Task: Return the full material exactly.

------------

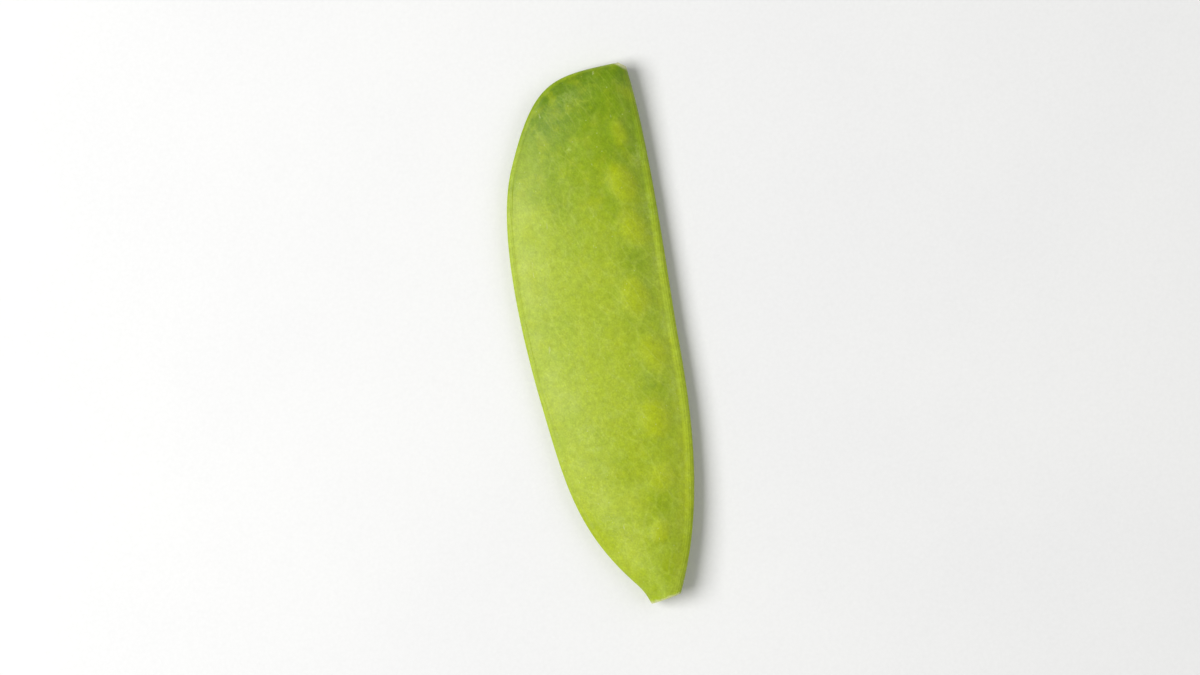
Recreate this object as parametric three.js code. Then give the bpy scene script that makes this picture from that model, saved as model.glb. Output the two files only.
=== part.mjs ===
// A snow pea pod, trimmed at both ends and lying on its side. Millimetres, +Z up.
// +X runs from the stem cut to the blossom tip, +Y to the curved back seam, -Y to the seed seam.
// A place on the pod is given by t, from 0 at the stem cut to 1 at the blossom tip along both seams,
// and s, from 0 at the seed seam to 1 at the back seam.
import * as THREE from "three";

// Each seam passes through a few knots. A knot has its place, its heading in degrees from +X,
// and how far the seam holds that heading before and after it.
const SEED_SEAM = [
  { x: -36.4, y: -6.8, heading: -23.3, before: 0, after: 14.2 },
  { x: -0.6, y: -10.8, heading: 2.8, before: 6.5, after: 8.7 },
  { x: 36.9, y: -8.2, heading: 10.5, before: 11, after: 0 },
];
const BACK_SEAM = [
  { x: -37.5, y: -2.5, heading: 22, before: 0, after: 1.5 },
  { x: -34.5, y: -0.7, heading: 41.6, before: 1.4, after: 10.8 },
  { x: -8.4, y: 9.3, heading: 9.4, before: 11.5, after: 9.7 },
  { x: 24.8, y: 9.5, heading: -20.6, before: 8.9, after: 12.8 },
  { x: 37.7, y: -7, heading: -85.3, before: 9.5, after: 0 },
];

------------

Problem solution:
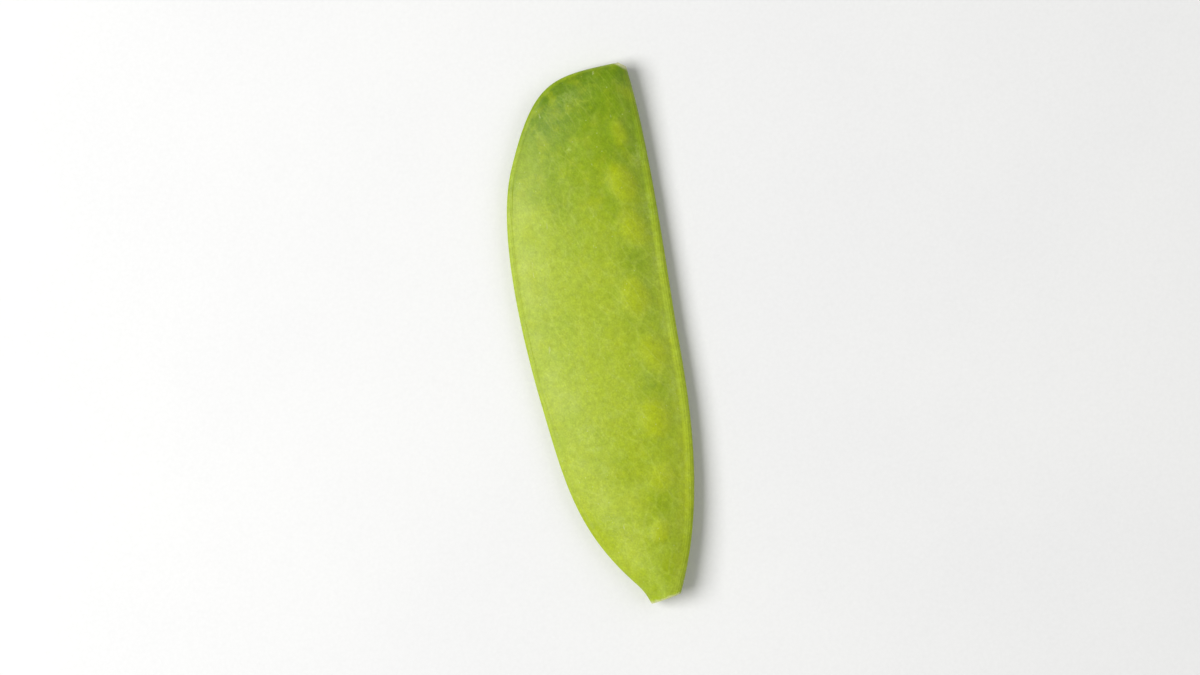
Recreate this object as parametric three.js code. Then give the bpy scene script that makes this picture from that model, saved as model.glb. Output the two files only.
=== part.mjs ===
// A snow pea pod, trimmed at both ends and lying on its side. Millimetres, +Z up.
// +X runs from the stem cut to the blossom tip, +Y to the curved back seam, -Y to the seed seam.
// A place on the pod is given by t, from 0 at the stem cut to 1 at the blossom tip along both seams,
// and s, from 0 at the seed seam to 1 at the back seam.
import * as THREE from "three";

// Each seam passes through a few knots. A knot has its place, its heading in degrees from +X,
// and how far the seam holds that heading before and after it.
const SEED_SEAM = [
  { x: -36.4, y: -6.8, heading: -23.3, before: 0, after: 14.2 },
  { x: -0.6, y: -10.8, heading: 2.8, before: 6.5, after: 8.7 },
  { x: 36.9, y: -8.2, heading: 10.5, before: 11, after: 0 },
];
const BACK_SEAM = [
  { x: -37.5, y: -2.5, heading: 22, before: 0, after: 1.5 },
  { x: -34.5, y: -0.7, heading: 41.6, before: 1.4, after: 10.8 },
  { x: -8.4, y: 9.3, heading: 9.4, before: 11.5, after: 9.7 },
  { x: 24.8, y: 9.5, heading: -20.6, before: 8.9, after: 12.8 },
  { x: 37.7, y: -7, heading: -85.3, before: 9.5, after: 0 },
];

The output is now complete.